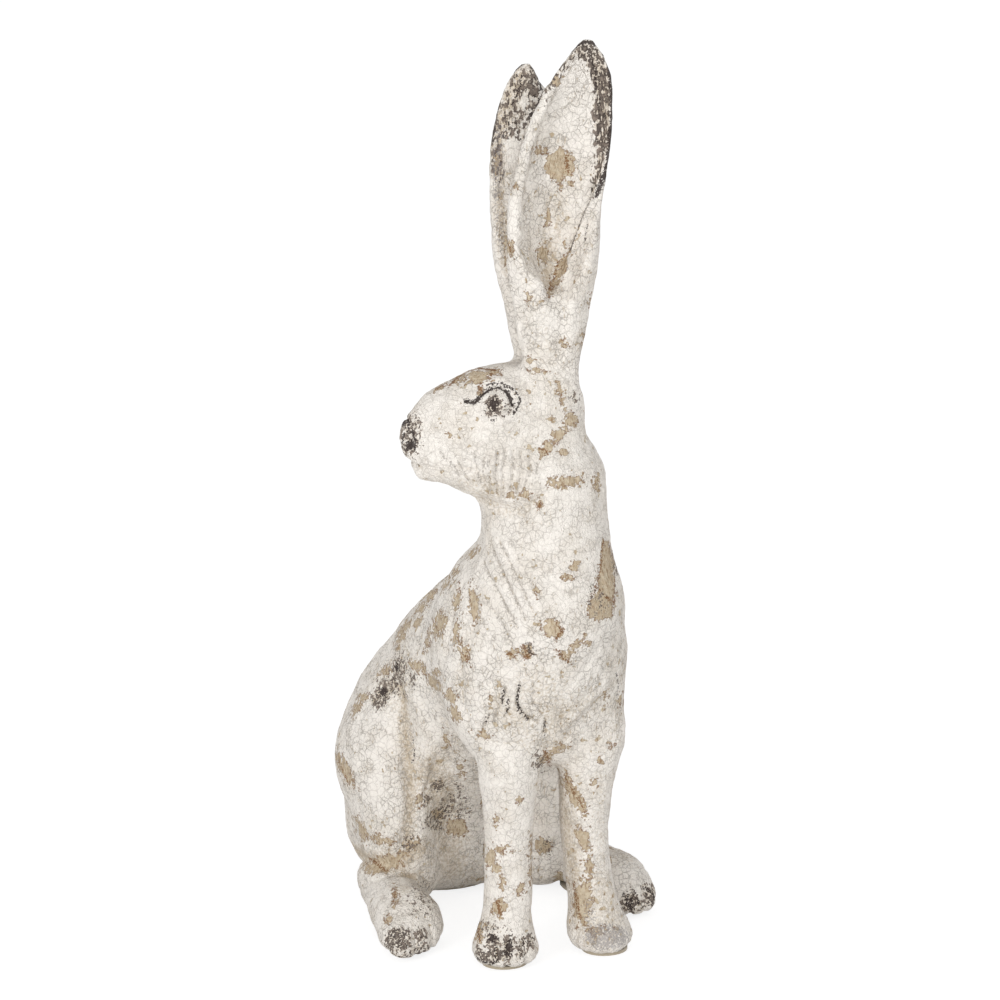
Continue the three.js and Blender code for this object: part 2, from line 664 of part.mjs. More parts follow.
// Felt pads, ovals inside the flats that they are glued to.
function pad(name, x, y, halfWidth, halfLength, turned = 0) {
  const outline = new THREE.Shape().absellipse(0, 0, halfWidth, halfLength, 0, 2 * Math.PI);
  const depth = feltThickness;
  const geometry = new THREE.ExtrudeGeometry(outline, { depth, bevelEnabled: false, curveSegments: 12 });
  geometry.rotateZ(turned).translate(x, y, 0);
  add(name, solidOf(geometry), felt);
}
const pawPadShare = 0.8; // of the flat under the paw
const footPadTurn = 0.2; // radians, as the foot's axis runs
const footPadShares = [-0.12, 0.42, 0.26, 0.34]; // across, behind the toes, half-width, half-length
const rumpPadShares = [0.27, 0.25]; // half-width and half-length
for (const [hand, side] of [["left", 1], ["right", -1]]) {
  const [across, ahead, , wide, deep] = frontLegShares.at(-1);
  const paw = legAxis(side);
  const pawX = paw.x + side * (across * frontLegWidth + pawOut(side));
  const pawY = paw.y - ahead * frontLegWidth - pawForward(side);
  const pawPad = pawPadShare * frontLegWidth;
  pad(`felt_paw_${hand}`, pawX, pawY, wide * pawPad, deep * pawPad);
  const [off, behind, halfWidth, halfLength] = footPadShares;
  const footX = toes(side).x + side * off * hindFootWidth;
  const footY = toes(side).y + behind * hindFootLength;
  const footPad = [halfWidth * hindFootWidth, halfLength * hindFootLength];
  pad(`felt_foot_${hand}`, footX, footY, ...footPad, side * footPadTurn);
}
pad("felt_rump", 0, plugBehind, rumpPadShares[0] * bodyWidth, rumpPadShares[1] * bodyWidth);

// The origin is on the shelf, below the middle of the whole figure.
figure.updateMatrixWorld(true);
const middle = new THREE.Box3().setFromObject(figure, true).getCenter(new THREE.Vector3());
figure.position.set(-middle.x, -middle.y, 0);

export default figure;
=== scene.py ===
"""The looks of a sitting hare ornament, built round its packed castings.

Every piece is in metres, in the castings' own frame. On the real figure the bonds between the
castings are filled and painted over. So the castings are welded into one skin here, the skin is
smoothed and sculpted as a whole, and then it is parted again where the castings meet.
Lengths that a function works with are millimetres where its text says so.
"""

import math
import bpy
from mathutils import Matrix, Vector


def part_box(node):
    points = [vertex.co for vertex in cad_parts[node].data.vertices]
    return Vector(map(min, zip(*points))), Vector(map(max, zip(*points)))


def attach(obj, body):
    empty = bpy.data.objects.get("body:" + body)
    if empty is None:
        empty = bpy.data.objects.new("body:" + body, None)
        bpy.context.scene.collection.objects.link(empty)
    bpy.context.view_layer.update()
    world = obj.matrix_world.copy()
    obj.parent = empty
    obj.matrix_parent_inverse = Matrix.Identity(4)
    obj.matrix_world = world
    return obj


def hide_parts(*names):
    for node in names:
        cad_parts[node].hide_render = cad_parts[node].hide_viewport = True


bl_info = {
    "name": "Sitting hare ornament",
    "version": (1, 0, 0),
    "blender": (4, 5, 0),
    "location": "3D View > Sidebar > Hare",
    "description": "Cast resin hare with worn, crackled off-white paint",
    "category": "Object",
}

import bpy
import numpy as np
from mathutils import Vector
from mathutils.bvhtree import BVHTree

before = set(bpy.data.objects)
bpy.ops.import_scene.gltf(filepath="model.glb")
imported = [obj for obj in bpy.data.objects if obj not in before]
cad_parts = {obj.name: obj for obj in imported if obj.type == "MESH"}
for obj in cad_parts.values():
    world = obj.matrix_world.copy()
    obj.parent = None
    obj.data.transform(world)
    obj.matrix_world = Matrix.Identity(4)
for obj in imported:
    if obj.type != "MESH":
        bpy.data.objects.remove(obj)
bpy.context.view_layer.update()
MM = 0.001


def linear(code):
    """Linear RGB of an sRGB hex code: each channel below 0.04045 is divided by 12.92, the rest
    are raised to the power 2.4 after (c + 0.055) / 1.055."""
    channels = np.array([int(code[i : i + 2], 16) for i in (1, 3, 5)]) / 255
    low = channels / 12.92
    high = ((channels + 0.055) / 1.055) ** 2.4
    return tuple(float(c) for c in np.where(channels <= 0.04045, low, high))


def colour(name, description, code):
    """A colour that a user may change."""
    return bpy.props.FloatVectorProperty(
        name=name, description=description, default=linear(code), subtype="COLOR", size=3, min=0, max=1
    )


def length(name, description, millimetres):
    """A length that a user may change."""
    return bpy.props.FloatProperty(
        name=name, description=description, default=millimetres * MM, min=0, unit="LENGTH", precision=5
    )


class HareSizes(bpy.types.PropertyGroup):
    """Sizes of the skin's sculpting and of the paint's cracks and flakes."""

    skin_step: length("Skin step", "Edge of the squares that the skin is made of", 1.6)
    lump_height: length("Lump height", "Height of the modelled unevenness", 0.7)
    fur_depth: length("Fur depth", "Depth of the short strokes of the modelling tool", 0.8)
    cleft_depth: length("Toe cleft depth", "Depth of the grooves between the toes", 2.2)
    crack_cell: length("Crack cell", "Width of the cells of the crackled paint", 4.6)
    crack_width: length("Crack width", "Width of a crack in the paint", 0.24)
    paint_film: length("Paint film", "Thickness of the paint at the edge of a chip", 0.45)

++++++

# [Directive]
Extract the full listing above without alteration.

# [Solution to the exercise]
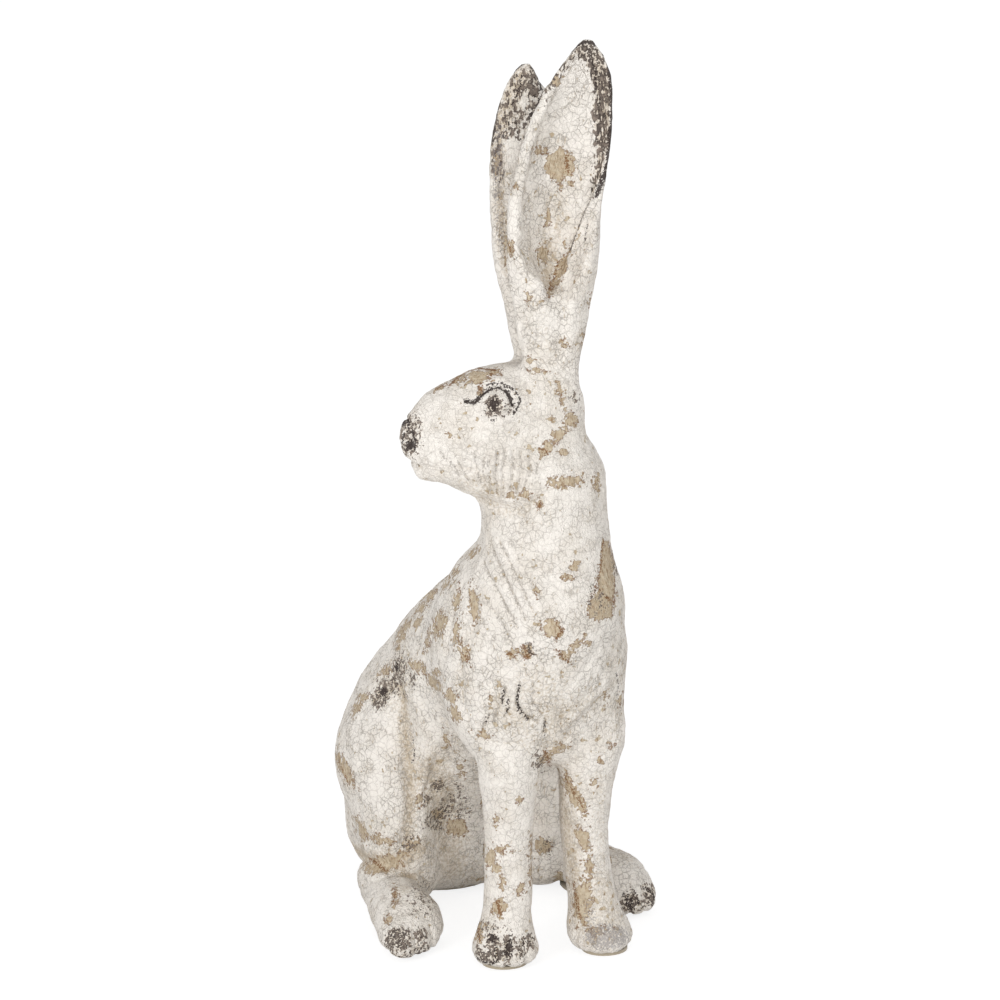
Continue the three.js and Blender code for this object: part 2, from line 664 of part.mjs. More parts follow.
// Felt pads, ovals inside the flats that they are glued to.
function pad(name, x, y, halfWidth, halfLength, turned = 0) {
  const outline = new THREE.Shape().absellipse(0, 0, halfWidth, halfLength, 0, 2 * Math.PI);
  const depth = feltThickness;
  const geometry = new THREE.ExtrudeGeometry(outline, { depth, bevelEnabled: false, curveSegments: 12 });
  geometry.rotateZ(turned).translate(x, y, 0);
  add(name, solidOf(geometry), felt);
}
const pawPadShare = 0.8; // of the flat under the paw
const footPadTurn = 0.2; // radians, as the foot's axis runs
const footPadShares = [-0.12, 0.42, 0.26, 0.34]; // across, behind the toes, half-width, half-length
const rumpPadShares = [0.27, 0.25]; // half-width and half-length
for (const [hand, side] of [["left", 1], ["right", -1]]) {
  const [across, ahead, , wide, deep] = frontLegShares.at(-1);
  const paw = legAxis(side);
  const pawX = paw.x + side * (across * frontLegWidth + pawOut(side));
  const pawY = paw.y - ahead * frontLegWidth - pawForward(side);
  const pawPad = pawPadShare * frontLegWidth;
  pad(`felt_paw_${hand}`, pawX, pawY, wide * pawPad, deep * pawPad);
  const [off, behind, halfWidth, halfLength] = footPadShares;
  const footX = toes(side).x + side * off * hindFootWidth;
  const footY = toes(side).y + behind * hindFootLength;
  const footPad = [halfWidth * hindFootWidth, halfLength * hindFootLength];
  pad(`felt_foot_${hand}`, footX, footY, ...footPad, side * footPadTurn);
}
pad("felt_rump", 0, plugBehind, rumpPadShares[0] * bodyWidth, rumpPadShares[1] * bodyWidth);

// The origin is on the shelf, below the middle of the whole figure.
figure.updateMatrixWorld(true);
const middle = new THREE.Box3().setFromObject(figure, true).getCenter(new THREE.Vector3());
figure.position.set(-middle.x, -middle.y, 0);

export default figure;
=== scene.py ===
"""The looks of a sitting hare ornament, built round its packed castings.

Every piece is in metres, in the castings' own frame. On the real figure the bonds between the
castings are filled and painted over. So the castings are welded into one skin here, the skin is
smoothed and sculpted as a whole, and then it is parted again where the castings meet.
Lengths that a function works with are millimetres where its text says so.
"""

import math
import bpy
from mathutils import Matrix, Vector


def part_box(node):
    points = [vertex.co for vertex in cad_parts[node].data.vertices]
    return Vector(map(min, zip(*points))), Vector(map(max, zip(*points)))


def attach(obj, body):
    empty = bpy.data.objects.get("body:" + body)
    if empty is None:
        empty = bpy.data.objects.new("body:" + body, None)
        bpy.context.scene.collection.objects.link(empty)
    bpy.context.view_layer.update()
    world = obj.matrix_world.copy()
    obj.parent = empty
    obj.matrix_parent_inverse = Matrix.Identity(4)
    obj.matrix_world = world
    return obj


def hide_parts(*names):
    for node in names:
        cad_parts[node].hide_render = cad_parts[node].hide_viewport = True


bl_info = {
    "name": "Sitting hare ornament",
    "version": (1, 0, 0),
    "blender": (4, 5, 0),
    "location": "3D View > Sidebar > Hare",
    "description": "Cast resin hare with worn, crackled off-white paint",
    "category": "Object",
}

import bpy
import numpy as np
from mathutils import Vector
from mathutils.bvhtree import BVHTree

before = set(bpy.data.objects)
bpy.ops.import_scene.gltf(filepath="model.glb")
imported = [obj for obj in bpy.data.objects if obj not in before]
cad_parts = {obj.name: obj for obj in imported if obj.type == "MESH"}
for obj in cad_parts.values():
    world = obj.matrix_world.copy()
    obj.parent = None
    obj.data.transform(world)
    obj.matrix_world = Matrix.Identity(4)
for obj in imported:
    if obj.type != "MESH":
        bpy.data.objects.remove(obj)
bpy.context.view_layer.update()
MM = 0.001


def linear(code):
    """Linear RGB of an sRGB hex code: each channel below 0.04045 is divided by 12.92, the rest
    are raised to the power 2.4 after (c + 0.055) / 1.055."""
    channels = np.array([int(code[i : i + 2], 16) for i in (1, 3, 5)]) / 255
    low = channels / 12.92
    high = ((channels + 0.055) / 1.055) ** 2.4
    return tuple(float(c) for c in np.where(channels <= 0.04045, low, high))


def colour(name, description, code):
    """A colour that a user may change."""
    return bpy.props.FloatVectorProperty(
        name=name, description=description, default=linear(code), subtype="COLOR", size=3, min=0, max=1
    )


def length(name, description, millimetres):
    """A length that a user may change."""
    return bpy.props.FloatProperty(
        name=name, description=description, default=millimetres * MM, min=0, unit="LENGTH", precision=5
    )


class HareSizes(bpy.types.PropertyGroup):
    """Sizes of the skin's sculpting and of the paint's cracks and flakes."""

    skin_step: length("Skin step", "Edge of the squares that the skin is made of", 1.6)
    lump_height: length("Lump height", "Height of the modelled unevenness", 0.7)
    fur_depth: length("Fur depth", "Depth of the short strokes of the modelling tool", 0.8)
    cleft_depth: length("Toe cleft depth", "Depth of the grooves between the toes", 2.2)
    crack_cell: length("Crack cell", "Width of the cells of the crackled paint", 4.6)
    crack_width: length("Crack width", "Width of a crack in the paint", 0.24)
    paint_film: length("Paint film", "Thickness of the paint at the edge of a chip", 0.45)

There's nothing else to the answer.